* _INSTRUCTION_:
In the material below, list every line carrying the string "joints".

* _GIVEN MATERIAL_:
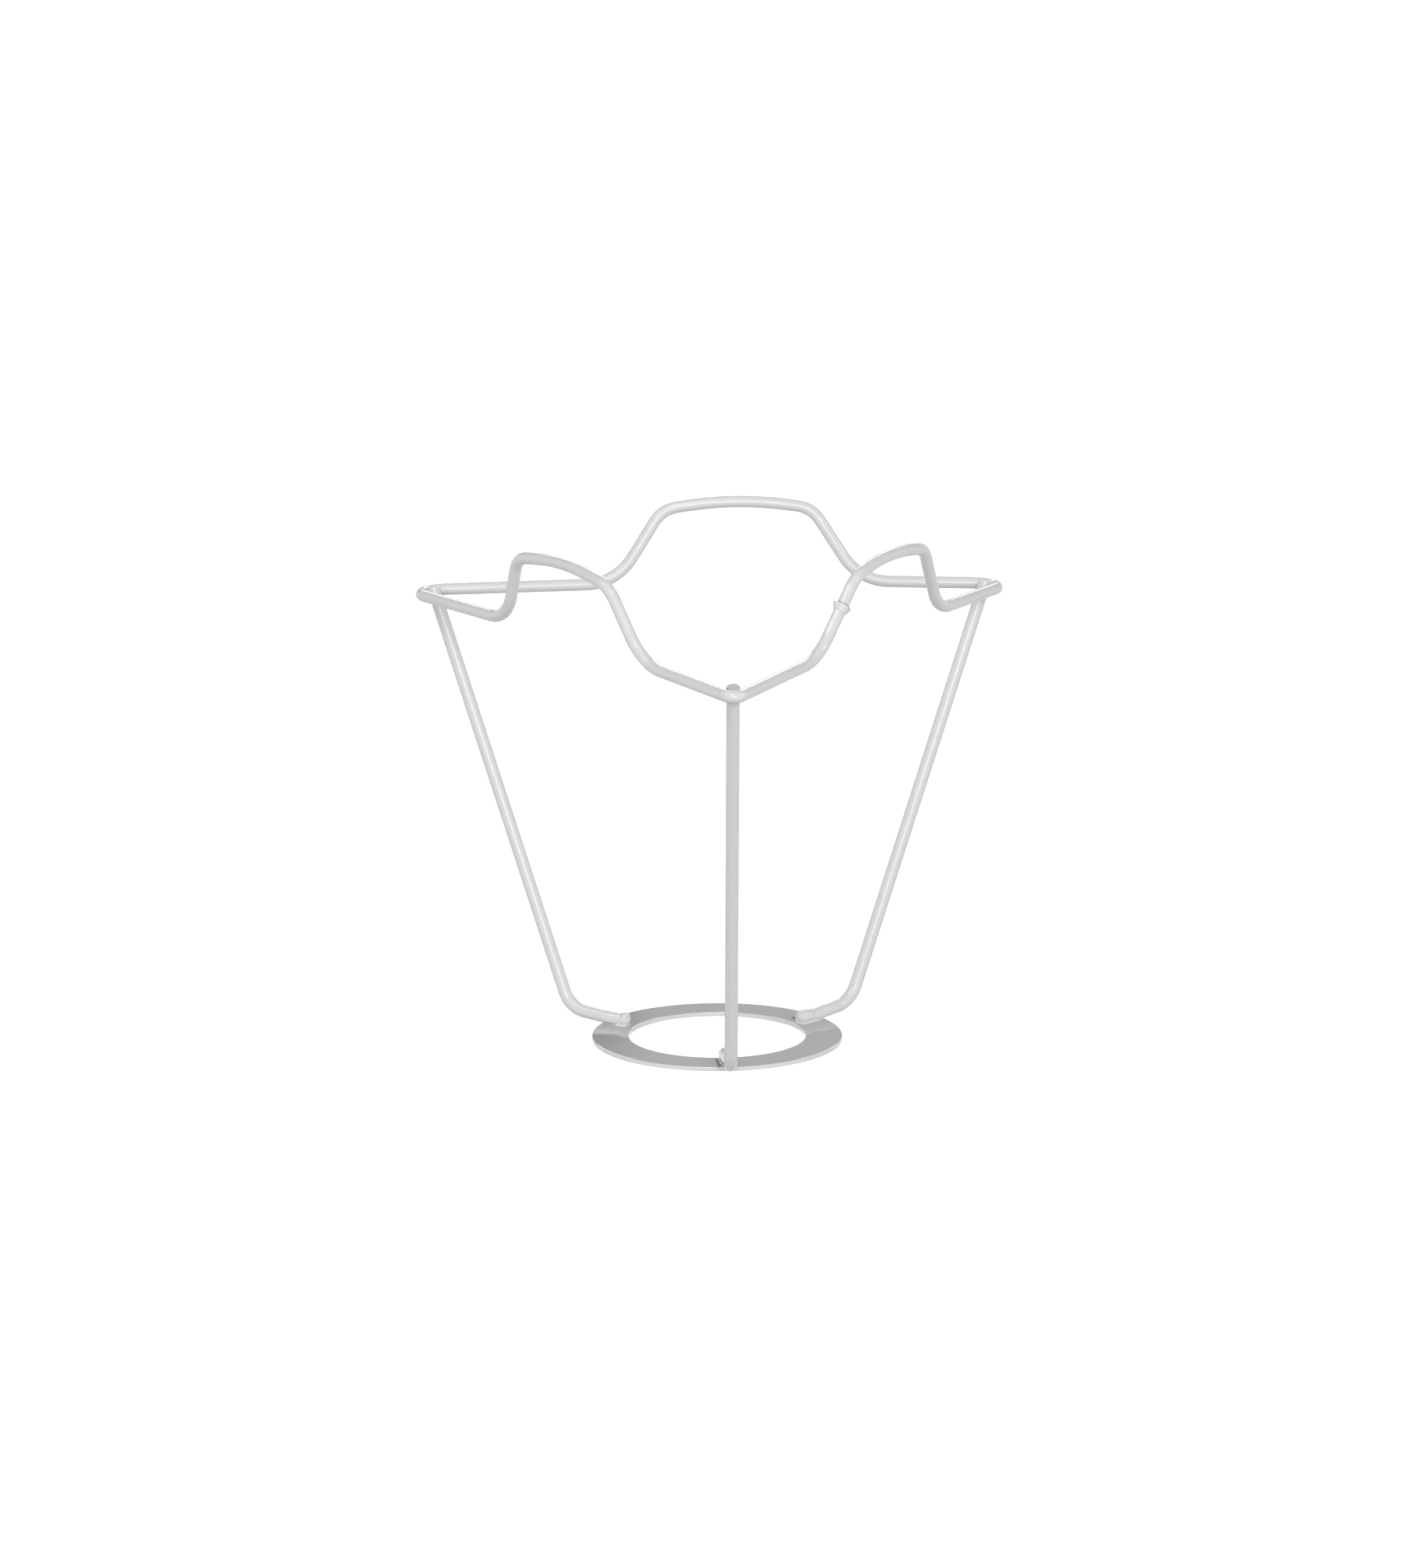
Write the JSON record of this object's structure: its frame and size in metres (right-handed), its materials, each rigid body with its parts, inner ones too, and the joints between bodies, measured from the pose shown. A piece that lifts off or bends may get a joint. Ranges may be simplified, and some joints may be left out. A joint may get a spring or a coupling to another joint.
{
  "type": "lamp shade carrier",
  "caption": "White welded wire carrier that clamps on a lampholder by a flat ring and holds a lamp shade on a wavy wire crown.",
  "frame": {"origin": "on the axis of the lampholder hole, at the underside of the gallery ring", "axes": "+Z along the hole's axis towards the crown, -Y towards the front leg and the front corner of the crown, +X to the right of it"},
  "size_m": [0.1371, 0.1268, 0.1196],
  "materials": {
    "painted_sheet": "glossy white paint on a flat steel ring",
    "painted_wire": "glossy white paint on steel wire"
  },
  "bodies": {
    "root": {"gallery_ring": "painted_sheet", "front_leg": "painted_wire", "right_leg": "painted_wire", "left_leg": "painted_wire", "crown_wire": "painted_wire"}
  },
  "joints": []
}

* _TASK SOLUTION_:
Write the JSON record of this object's structure: its frame and size in metres (right-handed), its materials, each rigid body with its parts, inner ones too, and the joints between bodies, measured from the pose shown. A piece that lifts off or bends may get a joint. Ranges may be simplified, and some joints may be left out. A joint may get a spring or a coupling to another joint.
  "joints": []